1. Anasayfa
  2. Yargıtay 1. Hukuk Dairesi

Yargıtay 1. Hukuk Dairesi E: 1995/16163 K: 1995/16952 T: 20.12.1995


Mütemmim cüz’ün mülkiyeti ve tasarruf hakkı kural olarak, üzerinde bulunduğu arza bağlı ise de, bir kimse kendisine veya yasanın himaye ettiği bir hakka dayanarak üçüncü şahsa ait bir taşınmaz üzerine mütemmim cüz niteliğinde yapı inşa etmiş ve imar uygulaması sonucu yaptığı inşaat bir başkasına ait imar parseli içinde kalmış ise, kendi arzu ve iradesi dışında idari kararla oluşan bir durum söz konusu olduğundan kusurlu sayılamaz. Bu durumda inşaat sahibinin hakkı, imar parseli malikine karşı korunur.

Davacılar tarafından, davalı aleyhine açılan el atmanın önlenmesi ve yıkım davasının yapılan yargılamasında, mahkemece davanın yıkım yönünden reddine dair verilen kararın davacılar tarafından temyizi üzerine dosya incelendi, gereği görüşülüp düşünüldü:

K: Yasal ayrıcalıkların dışında ayrılmaz parçanın (mütemmim cüz’ün) mülkiyeti ve buna bağlı olarak tasarruf hakkı üzerinde bulunduğu arza bağlıdır. Bu husus MK: nun 619. maddesinde açıkça vurgulanmıştır. Ne var ki, yürürlükten kalkmış olan 6785 sayılı Yasanın, 1605 sayılı Yasa ile değişik 42/c ve halen yürürlükte bulunan 3194 sayılı İmar Yasasının 18. maddelerinde özel hükümler getirilmek suretiyle ayrılmaz parça (mütemmim cüz) olan yapı ile arz arasındaki hukuki ilişki kesilmiş bazı durumlarda yapı, üzerinde bulunduğu yerin malikinden başkasına bırakılarak imar parsellerinin oluşturulabileceği öngörülmüştür. Böylece, yapıların bedelleri ilgili parsel sahiplerince yapı sahibine ödenmediği veya aralarında bu yönde bir anlaşma yapılmadığı ya da ortaklığın giderilmesi davası açılmadığı sürece bu yapıların ömürlerini dolduruncaya kadar eski sahiplerine kullanma imkanı sağlanmıştır.

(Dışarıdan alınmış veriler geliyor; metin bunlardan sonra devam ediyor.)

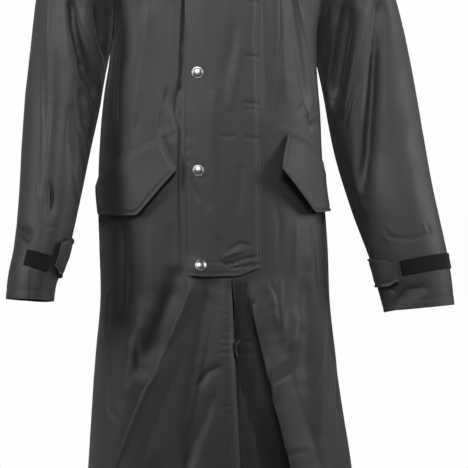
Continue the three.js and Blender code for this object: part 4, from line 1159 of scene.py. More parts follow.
    def crease_sum(self, creases: tuple, turn: np.ndarray, z: np.ndarray, on_back: bool) -> np.ndarray:
        """Sum of the finer creases of a panel."""
        reach = self.cut.body_reach
        total = np.zeros(turn.shape)
        for crease in creases:
            path = np.array(crease.path, float)
            path[:, 0] = self.cut.turn_of(path[:, 0], path[:, 1], on_back) * reach
            total += crease_field(path, crease.width, crease.height, crease.lean, turn * reach, z)
        return total

    def crushed(self, points: np.ndarray) -> np.ndarray:
        """Slight unevenness of hanging coated cloth: broad swells and small ridges."""
        stretched = points * [1.0, 1.0, 0.55]
        swell = 0.8 * self.crumple.at(stretched, 80) + 0.22 * self.crumple.at(stretched + 400, 30)
        ridges = 0.5 - np.abs(self.crumple.at(points * [1.0, 1.0, 0.7] + 900, 19))
        return swell + 0.22 * ridges

    def build(self) -> None:
        """Builds every grid, with normals that agree along the seams."""
        cut = self.cut
        yoke = np.arange(cut.yoke_rows + 1) / cut.yoke_rows
        mirror = np.array([-1, 1, 1])
        holes = {
            side: [path_point(cut.armhole(side, pts), yoke) for pts in (cut.front_armhole, cut.back_armhole)]
            for side in Side
        }
        neck = path_point(cut.front_neck, np.arange(cut.neck_columns + 1) / cut.neck_columns)
        shoulder_columns = cut.front_columns - cut.neck_columns
        shoulder = path_point(cut.shoulder, np.arange(shoulder_columns + 1) / shoulder_columns)
        left_top = np.vstack([neck, shoulder[1:]])
        back_columns = cut.back_columns // 2 - shoulder_columns
        back_neck = path_point(cut.back_neck, np.arange(back_columns + 1) / back_columns)
        half_back = np.vstack([shoulder[::-1], back_neck[1:]])
        back_top = np.vstack([half_back, (half_back * mirror)[::-1][1:]])
        centre = path_point(cut.centre_front, yoke)
        back_turns = math.pi * (0.5 + np.arange(cut.back_columns + 1) / cut.back_columns)
        coarse = {
            "right_front": self.plain_grid(
                lambda z: self.front_turns(Side.RIGHT, z),
                (left_top * mirror)[::-1], holes[Side.RIGHT][0], centre,
            ),
            "left_front": self.plain_grid(
                lambda z: self.front_turns(Side.LEFT, z), left_top, centre, holes[Side.LEFT][0]
            ),
            "back": self.plain_grid(
                lambda z: back_turns, back_top, holes[Side.LEFT][1], holes[Side.RIGHT][1]
            ),
        }
        pleats = {"right_front": cut.right_pleat, "left_front": cut.left_pleat, "back": None}
        self.broad, self.final, self.turn = {}, {}, {}
        for name, grid in coarse.items():
            plain = self.refined(grid, self.back_fine if name == "back" else self.front_fine)
            self.turn[name] = plain[..., 3]
            self.broad[name] = self.broad_panel(plain, pleats[name], name == "right_front")
            detail = self.panel_detail(name, plain)
            normals = grid_normals(self.broad[name])
            self.final[name] = self.broad[name] + normals * detail[..., None]
        self.join_seams()
        self.sleeves()
        self.normals = {
            name: grid_normals(grid, name.endswith("sleeve")) for name, grid in self.final.items()
        }
        self.match_normals()

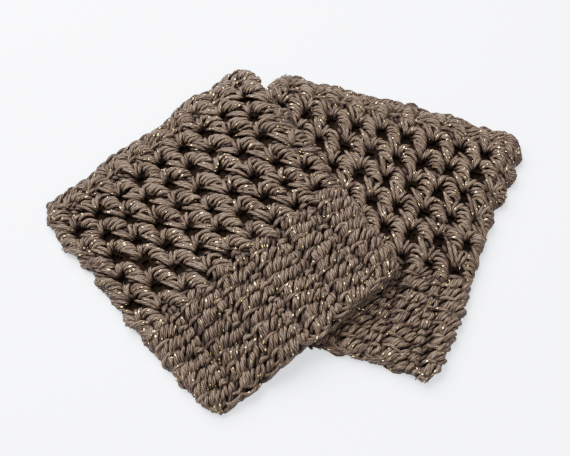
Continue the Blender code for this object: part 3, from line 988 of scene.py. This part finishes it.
def add_cuff(cuff_name):
    """All the pieces of one cuff, each riding on the part and telling which node it stands for."""
    yarn = {}
    for piece, lay, layer, steps, sides in YARN_PIECES:
        strands = lay(cuff_name, layer)
        yarn[piece] = strands.build(f"{cuff_name}_{piece}", cuff_name, layer, steps, sides)
    for piece, layer, low, high, half, pitch, room, steps, sides in FILL_PIECES:
        strands = fill_strands(cuff_name, layer, low, high, half, pitch, room)
        yarn[piece] = strands.build(f"{cuff_name}_{piece}", cuff_name, layer, steps, sides)
    for part, layers, low, high, yarn_names in CLOTH_PIECES:
        node = f"{cuff_name}_{part}"
        cloth = shell(f"{node}_cloth", cuff_name, layers, low, high)
        cloth.data.materials.append(PAINTED_SHADE_CLOTH)
        strands = [yarn[piece] for piece in yarn_names]
        for piece in strands:
            piece.data.materials.append(YARN)
        for piece in [cloth, *strands]:
            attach(piece, "root")
        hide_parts(node)


for cuff_name in CUFFS:
    add_cuff(cuff_name)

# %% [markdown]
# The set is a plain pale floor and soft light. A large lamp stands behind and above, well to the left,
# so the shadows fall to the front and the right, and the pale sky fills them.

# %% Floor and light
def add_floor(size):
    """A square floor about the origin."""
    half = size / 2
    points = np.array([(-half, -half, 0), (half, -half, 0), (half, half, 0), (-half, half, 0)])
    floor = mesh_piece("floor", points, [np.array([[0, 1, 2, 3]])])
    floor.data.materials.append(plain_material("white table", TABLE, 0.8))


def add_lamp(name, place, size, watts):
    """A square lamp that faces the origin."""
    data = bpy.data.lights.new(name, "AREA")
    data.size = size
    data.energy = watts
    lamp = bpy.data.objects.new(name, data)
    to_lamp = unit(np.array(place))
    side = unit(np.cross([0.0, 1.0, 0.0], to_lamp))
    up = np.cross(to_lamp, side)
    turn = np.eye(4)
    turn[:3, 0], turn[:3, 1], turn[:3, 2], turn[:3, 3] = side, up, to_lamp, place
    lamp.matrix_world = Matrix(turn.tolist())
    bpy.context.scene.collection.objects.link(lamp)


def add_sky(strength):
    """An even pale light from all round."""
    world = bpy.data.worlds.new("sky")
    world.use_nodes = True
    background = world.node_tree.nodes["Background"]
    background.inputs["Color"].default_value = linear(*SKY)
    background.inputs["Strength"].default_value = strength
    bpy.context.scene.world = world


add_floor(3.0)
add_lamp("key", (-0.4, 0.5, 0.85), 1.0, 138)
add_lamp("fill", (0.3, -0.5, 0.9), 0.8, 20)
add_sky(1.2)
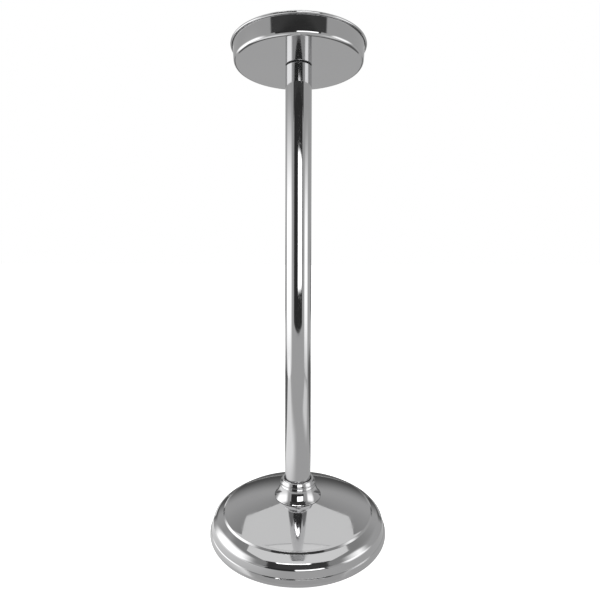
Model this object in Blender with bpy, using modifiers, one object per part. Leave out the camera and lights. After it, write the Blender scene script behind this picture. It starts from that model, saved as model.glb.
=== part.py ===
"""Pedestal stand: a shallow round tray on one tubular post, with a weighted round foot.

Units are metres, +Z is up, and the origin is the middle of the footprint on the floor.
The post is a tube with a threaded plug in each end. A bolt from below clamps the cast-iron
weight and the spun cover to the lower plug. The tray's own bolt screws into the upper plug.
A loose stepped collar rests on the cover and hides the foot of the post.
"""

import math

import bmesh
import bpy

MM = 0.001

# Driving dimensions.
TOTAL_HEIGHT = 620.0 * MM
BASE_RADIUS = 113.9 * MM
TUBE_RADIUS = 16.7 * MM
TUBE_WALL = 1.2 * MM
RIM_RADIUS = 84.9 * MM
TRAY_DEPTH = 23.7 * MM
SHEET = 0.8 * MM
CLEARANCE = 0.3 * MM

# Threads are plain cylinders here: the screw's major radius, with clearance in its hole.
TRAY_THREAD_RADIUS = 5.0 * MM
TRAY_THREAD_ENGAGED = 12.0 * MM
BASE_THREAD_RADIUS = 6.0 * MM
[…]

Öte yandan, zeminin maliki olan kişinin taşınmazı bizzat kullanma yetkisi sınırlanmış, ayrılmaz parça (mütemmim cüz) durumunda olan yapı üzerinde tasarruf etme gücü özel yasa ile kısıtlanmıştır.

2981 sayılı Yasanın, 3290 sayılı Yasa ile değişik 10/c maddesi de aynı doğrultuda hüküm getirmiştir.

Gerçekten, bir kimse kendisine veya yasanın himaye ettiği bir hakka dayanarak üçüncü bir şahsa ait bir taşınmaz üzerine ayrılmaz parça (mütemmim cüz) niteliğinde yapı inşaa etmiş imar uygulaması sonucu bu yer davacıya ait imar parseli içerisinde kalmış ise, kendi arzu ve iradesi dışında idari kararla oluşan bir durum sözkonusu olduğundan kusurlu sayılamaz. İşte bu nedenle, yukarıda değinildiği gibi yasa koyucu imar parseli malikine karşı yapı sahibini koruma zorunluluğunu duymuştur.

Hal böyle olunca; yeniden keşif yapılarak, tecavüzlü durumun yukarıda açıklandığı üzere imar şuyulandırma işlemi ile mi oluştuğunun kesin biçimde belirlenmesi olayda, 3194 sayılı Yasanın 18. maddesinin uygulama yeri bulup bulamıyacağının değerlendirilmesi ve sonucuna göre bir hüküm kurulması gerekirken, noksan soruşturma ile yetinip yazılı olduğu üzere karar verilmesi doğru değildir.

SONUÇ: Davacıların temyiz itirazları yerindedir. Kabulü ile hükmün değinilen nedenlerden ötürü HUMK: nun 428. maddesi gereğince (BOZULMASINA), alınan peşin harcın temyiz edene geri verilmesine, 20.12.1995 tarihinde oybirliğiyle karar verildi.